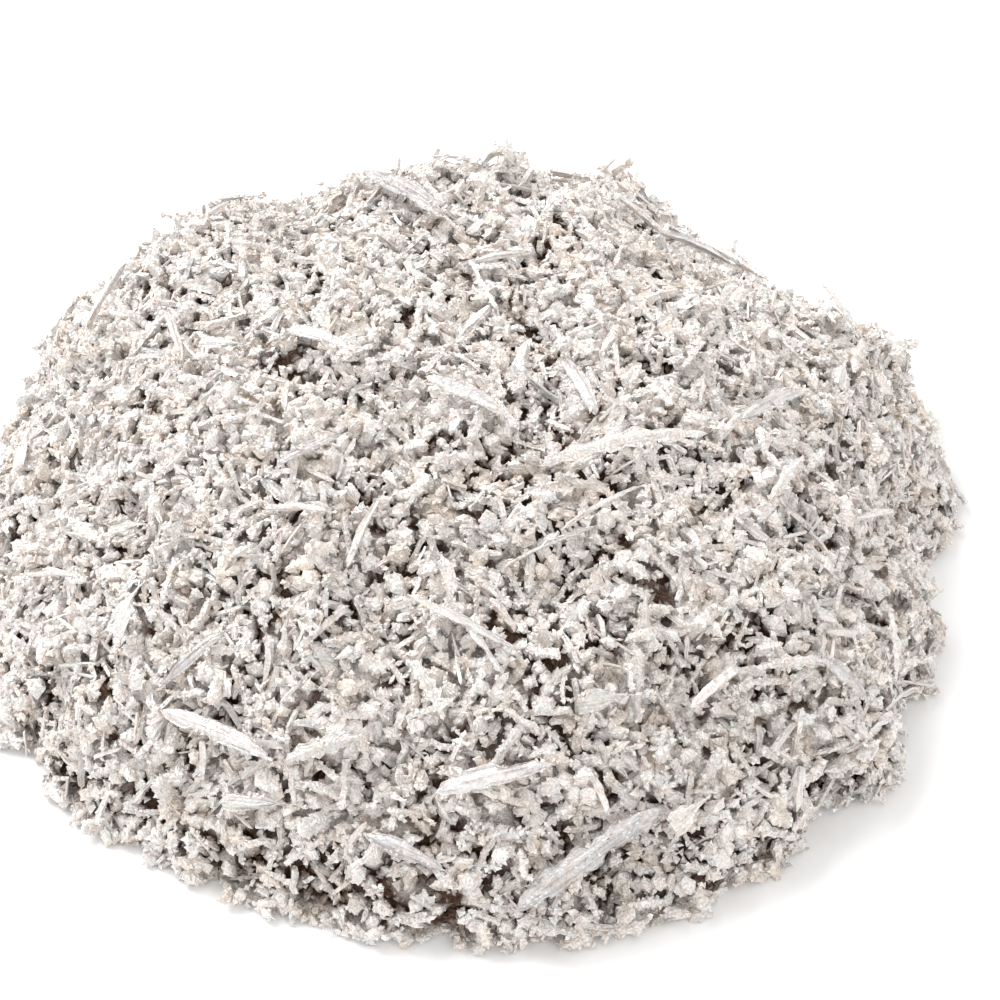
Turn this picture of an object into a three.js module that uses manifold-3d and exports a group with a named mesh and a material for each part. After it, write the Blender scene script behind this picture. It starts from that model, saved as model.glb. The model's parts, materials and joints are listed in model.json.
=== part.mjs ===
◆ ◆ ◆
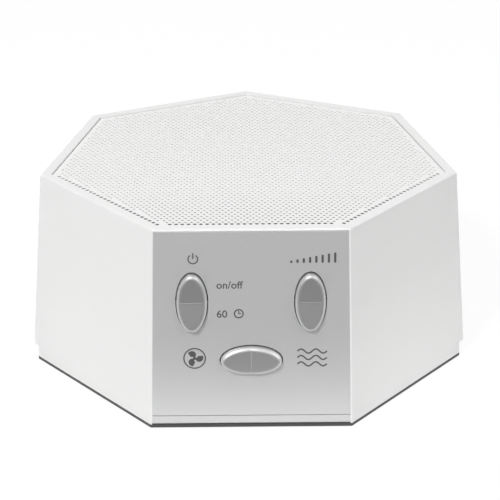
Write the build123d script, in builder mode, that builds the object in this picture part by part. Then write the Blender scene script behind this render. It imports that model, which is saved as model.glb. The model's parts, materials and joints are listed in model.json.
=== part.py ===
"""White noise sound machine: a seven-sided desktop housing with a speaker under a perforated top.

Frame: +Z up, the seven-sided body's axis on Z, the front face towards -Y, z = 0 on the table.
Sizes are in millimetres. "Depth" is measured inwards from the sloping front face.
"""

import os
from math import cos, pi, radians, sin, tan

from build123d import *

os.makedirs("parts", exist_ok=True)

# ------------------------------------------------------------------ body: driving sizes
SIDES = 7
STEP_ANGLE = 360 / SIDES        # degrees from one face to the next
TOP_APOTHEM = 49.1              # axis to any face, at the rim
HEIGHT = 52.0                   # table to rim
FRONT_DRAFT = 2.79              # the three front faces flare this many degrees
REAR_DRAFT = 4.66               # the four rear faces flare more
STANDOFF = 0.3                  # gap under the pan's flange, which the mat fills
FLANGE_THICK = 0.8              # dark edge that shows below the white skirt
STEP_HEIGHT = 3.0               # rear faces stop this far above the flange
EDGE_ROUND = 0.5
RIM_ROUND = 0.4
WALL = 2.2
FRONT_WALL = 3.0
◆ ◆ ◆
- **Exercise instructions**:
Exactly and only the lines from the line that contains "Write the build123d" through the line that contains "FRONT_WALL = 3.0" are to be repeated as they stand.

- **Full output**:
Write the build123d script, in builder mode, that builds the object in this picture part by part. Then write the Blender scene script behind this render. It imports that model, which is saved as model.glb. The model's parts, materials and joints are listed in model.json.
=== part.py ===
"""White noise sound machine: a seven-sided desktop housing with a speaker under a perforated top.

Frame: +Z up, the seven-sided body's axis on Z, the front face towards -Y, z = 0 on the table.
Sizes are in millimetres. "Depth" is measured inwards from the sloping front face.
"""

import os
from math import cos, pi, radians, sin, tan

from build123d import *

os.makedirs("parts", exist_ok=True)

# ------------------------------------------------------------------ body: driving sizes
SIDES = 7
STEP_ANGLE = 360 / SIDES        # degrees from one face to the next
TOP_APOTHEM = 49.1              # axis to any face, at the rim
HEIGHT = 52.0                   # table to rim
FRONT_DRAFT = 2.79              # the three front faces flare this many degrees
REAR_DRAFT = 4.66               # the four rear faces flare more
STANDOFF = 0.3                  # gap under the pan's flange, which the mat fills
FLANGE_THICK = 0.8              # dark edge that shows below the white skirt
STEP_HEIGHT = 3.0               # rear faces stop this far above the flange
EDGE_ROUND = 0.5
RIM_ROUND = 0.4
WALL = 2.2
FRONT_WALL = 3.0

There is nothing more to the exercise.